Wednesday, August 09, 2006


In an earlier post I talked about the IBISCA project. What struck me most was the incredibly unequal distribution of resources devoted to the different layers of the rainforest. IBISCA stands for Investigating the BIodiversity of Soil and Canopy Arthropods, which would seem to indicate that they were equally as interested in collecting soil ants as canopy ants. And they were putting immense resources into collecting the canopy ants -- helium balloons and canopy rafts and giant cranes, for example. But as far as I could tell the only way they were collecting soil ants was pitfalls and winklers, which mostly just collect leaf litter ants. Maybe that's what they meant by soil ants -- they just thought IBISCA sounded better than IBILLCA. Anyway, at the IUSSI conference Maurice Leponce was there to talk about ants and their role in international environmental projects, and he presented some results from the IBISCA project. And I was able to ask him why there was such an unequal distribution of resources. At least that was what I was trying to ask. It may have ended up sounding like an advertisement for my subterranean probe, which it really wasn't. I just wanted to point out the inequality. Mostly I think he just said that they didn't have any good methods for the soil ants, so they didn't do them.
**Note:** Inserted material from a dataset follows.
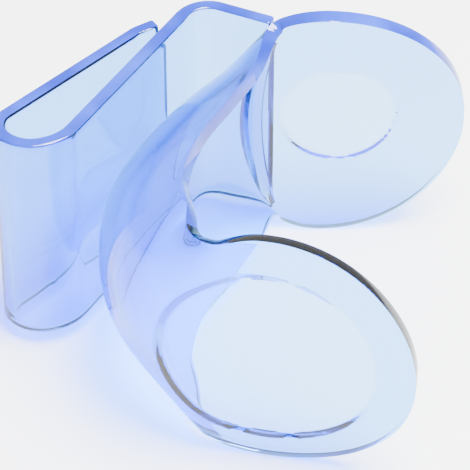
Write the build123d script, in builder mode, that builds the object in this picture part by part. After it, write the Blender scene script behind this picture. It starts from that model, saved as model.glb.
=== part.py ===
"""Squeeze pill splitter: one thin clear moulding bent into a spring clip and a pair of finger lobes.

Millimetres, +Z up. The strip stands on edge. The origin is under the middle of the object, on the
surface that the lobes stand on. The spring loop is at -X, the jaw opens to +X, the front lobe is at
-Y and the back lobe at +Y.
"""
import math
import os

from build123d import *

# driving sizes
origin_place = Vector(0.85, 0.53)  # where the origin lies among the places in plan given below
wall = 1.8  # thickness of the strip everywhere
strip_width = 33.0  # height of the strip between the lobes
lobe_radius = 18.8  # outline of both finger lobes
front_pad_radius = 14.0  # round finger recess in the front lobe
back_pad_radius = 8.0
pad_thickness = 1.0  # flat floor of each recess
front_pad_depth = 1.2  # how far the floor is set in from the outer face at the lobe's middle
back_pad_depth = 0.7
tip_gap = 0.35  # free gap between the clip tongue's tip and the inner wall
rib_half_length = 14.2  # breaking rib, from the middle to each end
rib_width = 2.4
rib_height = 1.8  # at its middle; it runs out to nothing at its ends
rib_crest = 0.5  # width of the blunt crest
sheet_margin = 1.2  # the sheet runs this far past the lobes before it is trimmed
cut_reach = 40.0  # depth of the cutting tools
front_turn = 11.0  # the front lobe's right end leans this many degrees to the front

mid_height = lobe_radius
half_strip = strip_width / 2
half_sheet = lobe_radius + sheet_margin

# places in plan, as centre lines of the strip
front_centre = Vector(4.4, -22.7)
back_centre = Vector(12.5, 24.8)
back_pad_centre = Vector(14.4, 24.8)
inner_wall_foot = Vector(-20.5, 1.2)
inner_wall_top = Vector(-6.9, 23.6)
tongue_corner = Vector(-11.9, 21.5)
loop_corners = [Vector(-29.9, 3.5), Vector(-25.7, -0.7)]
shoulder_top = Vector(-4.2, 27.8)
shoulder_end = Vector(5.6, 23.6)
tip_rise = 1.6  # the tongue's tip bends level, this far above its corner
tip_radius = 1.4
loop_radii = [2.9, 4.6, 6.0]  # the hairpin's bends, from the tongue's side on
shoulder_radius = 4.0
loop_neck = 6.8  # the hairpin bend ends this far along Y
shoulder_length = 4.6  # the shoulder begins this far short of the inner wall's top corner

# upright sections of the jaw sheet: the rims in plan, the middle of the outer face in plan, and half
# the height; from the back lobe, round the jaw, to the front lobe
jaw_sections = [
    ((33.0, 22.3), (33.0, 24.8), half_sheet),
    ((22.7, 22.3), (22.7, 24.8), half_sheet),
    ((12.5, 22.3), (12.5, 24.8), half_sheet),
    ((5.2, 22.1), (1.0, 23.6), half_strip),
    ((3.2, 14.6), (-5.2, 19.8), half_strip),
    ((0.4, 8.8), (-11.2, 12.4), half_strip),
    ((-3.6, 1.4), (-15.9, 2.8), half_strip),
    ((-5.6, -6.0), (-16.0, -7.4), half_strip),
    ((-5.0, -12.0), (-12.6, -15.0), half_strip),
    ((-1.6, -17.6), (-5.6, -20.9), half_sheet),
    ((4.95, -19.85), (4.4, -22.7), half_sheet),
    ((15.15, -21.85), (14.6, -24.7), half_sheet),
    ((25.6, -23.8), (25.0, -26.7), half_sheet),
]
back_zone = jaw_sections[0:4]
root_zone = jaw_sections[3:5]
bend_zone = jaw_sections[4:7]
arm_zone = jaw_sections[6:9]
front_zone = jaw_sections[8:13]

os.makedirs("parts", exist_ok=True)


def crescent(section):
    """One upright section of the sheet: an arc one wall thick, bowed away from the jaw."""
    (rim_x, rim_y), (middle_x, middle_y), half_height = section
    inward = Vector(rim_x - middle_x, rim_y - middle_y, 0)
    depth = inward.length
    level = inward.normalized()
    plane = Plane(
        origin=(middle_x, middle_y, mid_height), x_dir=level, z_dir=level.cross(Vector(0, 0, 1))
    )
    half_turn = 2 * math.atan2(depth, half_height)  # half the angle that the arc turns through
    inner_depth = depth + wall * math.cos(half_turn)
    inner_height = half_height - wall * math.sin(half_turn)
    with BuildSketch(plane) as outline:
        with BuildLine():
            outer = ThreePointArc((depth, -half_height), (0, 0), (depth, half_height))
            inner = ThreePointArc(
                (inner_depth, -inner_height), (wall, 0), (inner_depth, inner_height)
            )
            Line(outer @ 0, inner @ 0)
            Line(outer @ 1, inner @ 1)
        make_face()
    return outline.sketch


def sheet(sections):
    """A stretch of the jaw sheet through its upright sections."""
    with BuildPart() as piece:
        loft([crescent(section) for section in sections])
    return piece


def finish(piece, name):
    """Give a finished node its label and write its file."""
    placed = piece.part.moved(Location((-origin_place.X, -origin_place.Y, 0)))
    placed.label = name
    export_step(placed, f"parts/{name}.step")


front_plane = Plane(
    origin=(front_centre.X, front_centre.Y, mid_height),
    x_dir=(math.cos(math.radians(front_turn)), -math.sin(math.radians(front_turn)), 0),
    z_dir=(-math.sin(math.radians(front_turn)), -math.cos(math.radians(front_turn)), 0),
)
back_plane = Plane(
    origin=(back_centre.X, back_centre.Y, mid_height), x_dir=(-1, 0, 0), z_dir=(0, 1, 0)
)

back_pad_plane = Plane(
    origin=(back_pad_centre.X, back_pad_centre.Y, mid_height), x_dir=(-1, 0, 0), z_dir=(0, 1, 0)
)


def lobe_outline(plane, strip_side):
    """A round lobe that runs into the strip on one side, as a sketch on the lobe's plane."""
    with BuildSketch(plane) as outline:
        Circle(lobe_radius)
        with Locations((strip_side * lobe_radius, 0)):
            Rectangle(2 * lobe_radius, strip_width)
    return outline.sketch


def pad_outline(plane, radius):
    """The recess circle, as a sketch on the lobe's plane."""
    with BuildSketch(plane) as outline:
        Circle(radius)
    return outline.sketch


def lobe(sections, plane, strip_side, recess):
    """A lobe: the sheet trimmed to its outline, with a round opening for the recess floor."""
    with BuildPart() as piece:
        add(sheet(sections).part)
        extrude(
            lobe_outline(plane, strip_side), amount=cut_reach / 2, both=True, mode=Mode.INTERSECT
        )
        extrude(recess, amount=cut_reach / 2, both=True, mode=Mode.SUBTRACT)
    return piece


def pad_floor(plane, radius, depth):
    """The flat floor of a recess, set in from the outer face at the lobe's middle."""
    with BuildPart() as piece:
        extrude(pad_outline(plane.offset(-depth - pad_thickness), radius), amount=pad_thickness)
    return piece


back_recess = pad_outline(back_pad_plane, back_pad_radius)
front_recess = pad_outline(front_plane, front_pad_radius)
back_lobe = lobe(back_zone, back_plane, 1, back_recess)
arm_root = sheet(root_zone)
arm_bend = sheet(bend_zone)
front_arm = sheet(arm_zone)
front_lobe = lobe(front_zone, front_plane, -1, front_recess)
back_pad_floor = pad_floor(back_pad_plane, back_pad_radius, back_pad_depth)
front_pad_floor = pad_floor(front_plane, front_pad_radius, front_pad_depth)

# the breaking rib stands on the jaw side of the neck, where the back lobe and the arm meet
(neck_rim_x, neck_rim_y), (neck_x, neck_y), _ = jaw_sections[3]
neck_inward = Vector(neck_rim_x - neck_x, neck_rim_y - neck_y, 0)
neck_depth = neck_inward.length
neck_level = neck_inward.normalized()
neck_plane = Plane(
    origin=(neck_x, neck_y, mid_height), x_dir=neck_level, z_dir=neck_level.cross(Vector(0, 0, 1))
)
rib_end_depth = neck_depth * (rib_half_length / half_strip) ** 2 + wall
with BuildPart() as rib_blank:
    with BuildSketch(neck_plane):
        with BuildLine():
            rib_foot = ThreePointArc(
                (rib_end_depth - wall / 2, -rib_half_length),
                (wall / 2, 0),
                (rib_end_depth - wall / 2, rib_half_length),
            )
            rib_top = ThreePointArc(
                (rib_end_depth + rib_crest, -rib_half_length),
                (wall + rib_height, 0),
                (rib_end_depth + rib_crest, rib_half_length),
            )
            Line(rib_foot @ 0, rib_top @ 0)
            Line(rib_foot @ 1, rib_top @ 1)
        make_face()
    extrude(amount=rib_width / 2, both=True)
    crest_edges = rib_blank.edges().filter_by(GeomType.CIRCLE).sort_by(
        lambda edge: (edge @ 0.5 - neck_plane.origin).dot(neck_level)
    )[-2:]
    chamfer(crest_edges, length=(rib_width - rib_crest) / 2)
    add(back_lobe.part, mode=Mode.SUBTRACT)
    add(arm_root.part, mode=Mode.SUBTRACT)

with BuildPart() as splitting_rib:
    add(rib_blank.solids().sort_by(SortBy.VOLUME)[-1])

# the spring strip: its tongue stops a gap short of the inner wall, and its shoulder meets the sheet
wall_direction = (inner_wall_top - inner_wall_foot).normalized()
wall_side = Vector(-wall_direction.Y, wall_direction.X)
tip_level = tongue_corner.Y + tip_rise
far_face_point = inner_wall_foot + wall_side * (wall / 2 + tip_gap)
tip_run = (tip_level - wall / 2 - far_face_point.Y) / wall_direction.Y
tongue_tip = Vector((far_face_point + wall_direction * tip_run).X, tip_level)

with BuildPart() as spring_strip:
    with BuildSketch(Plane.XY.offset(mid_height - half_strip)):
        with BuildLine():
            FilletPolyline(
                tongue_tip,
                tongue_corner,
                *loop_corners,
                inner_wall_foot,
                shoulder_top,
                shoulder_end,
                radius=[tip_radius, *loop_radii, shoulder_radius],
            )
        trace(line_width=wall)
    extrude(amount=strip_width)

neck_cut = Plane.XZ.offset(-loop_neck)
shoulder_cut = Plane(
    origin=inner_wall_top - wall_direction * shoulder_length,
    x_dir=(0, 0, 1),
    z_dir=wall_direction,
)

with BuildPart() as hairpin_bend:
    add(spring_strip.part)
    split(bisect_by=neck_cut, keep=Keep.TOP)

with BuildPart() as walls:
    add(spring_strip.part)
    split(bisect_by=neck_cut, keep=Keep.BOTTOM)

with BuildPart() as clip_tongue:
    add(walls.solids().sort_by(Axis.X)[0])

with BuildPart() as inner_wall:
    add(walls.solids().sort_by(Axis.X)[-1])
    split(bisect_by=shoulder_cut, keep=Keep.BOTTOM)

with BuildPart() as shoulder_run:
    add(walls.solids().sort_by(Axis.X)[-1])
    split(bisect_by=shoulder_cut, keep=Keep.TOP)
    add(back_lobe.part, mode=Mode.SUBTRACT)
    add(arm_root.part, mode=Mode.SUBTRACT)
    add(splitting_rib.part, mode=Mode.SUBTRACT)

with BuildPart() as shoulder:
    add(shoulder_run.solids().sort_by(SortBy.VOLUME)[-1])

finish(clip_tongue, "clip_tongue")
finish(hairpin_bend, "hairpin_bend")
finish(inner_wall, "inner_wall")
finish(shoulder, "shoulder")
finish(back_lobe, "back_lobe")
finish(back_pad_floor, "back_pad_floor")
finish(splitting_rib, "splitting_rib")
finish(arm_root, "arm_root")
finish(arm_bend, "arm_bend")
finish(front_arm, "front_arm")
finish(front_lobe, "front_lobe")
finish(front_pad_floor, "front_pad_floor")
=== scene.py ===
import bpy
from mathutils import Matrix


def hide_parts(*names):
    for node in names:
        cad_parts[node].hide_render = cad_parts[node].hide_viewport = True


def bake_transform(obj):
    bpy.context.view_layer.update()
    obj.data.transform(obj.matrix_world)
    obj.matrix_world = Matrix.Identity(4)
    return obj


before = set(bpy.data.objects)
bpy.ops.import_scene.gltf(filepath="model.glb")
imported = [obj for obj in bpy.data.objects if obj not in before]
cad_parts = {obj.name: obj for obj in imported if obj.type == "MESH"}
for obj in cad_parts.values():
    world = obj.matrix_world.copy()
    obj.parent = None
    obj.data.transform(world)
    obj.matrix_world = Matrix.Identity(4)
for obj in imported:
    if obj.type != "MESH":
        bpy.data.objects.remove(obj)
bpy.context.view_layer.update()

import math

import bpy
from mathutils import Vector

# plan sizes are in millimetres, as the strip is drawn; the model itself is in metres
strip = {
    "wall": 1.8,
    "width": 33.0,
    "middle": 18.8,  # height of the parting line
    "originX": 0.85,
    "originY": 0.53,
    "rimRound": 0.42,  # radius along the strip's edges
    "rimAngle": 50,  # degrees; edges sharper than this are rounded
    "rimSegments": 3,
    "smoothAngle": 40,  # degrees; edges blunter than this are shaded smooth
    "edgeAbove": 1,  # the upper edge's faces, which get the painted deep blue glow, lie at least this far above the parting line
    "edgeEnd": -14.5,  # the painted deep blue glow of the edge stops at this place, before the front lobe
}


def deselectAll():
    if bpy.context.object and bpy.context.object.mode != "OBJECT":
        bpy.ops.object.mode_set(mode="OBJECT")
    bpy.ops.object.select_all(action="DESELECT")


def place(x, y, z):
    # plan millimetres to the frame's metres
    return Vector(((x - strip["originX"]) / 1000, (y - strip["originY"]) / 1000, z / 1000))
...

Which of course makes sense and is perfectly reasonable, but I still maintain that people just aren't putting the effort or the money or the resources into looking for better methods. I mean, I can't even imagine the money and effort that must have gone into bringing a giant crane into the middle of the rainforest. People have even trained monkeys to collect for them in the canopy. But the best we can do with soil ants is dig up the dirt? It seems a little pathetic.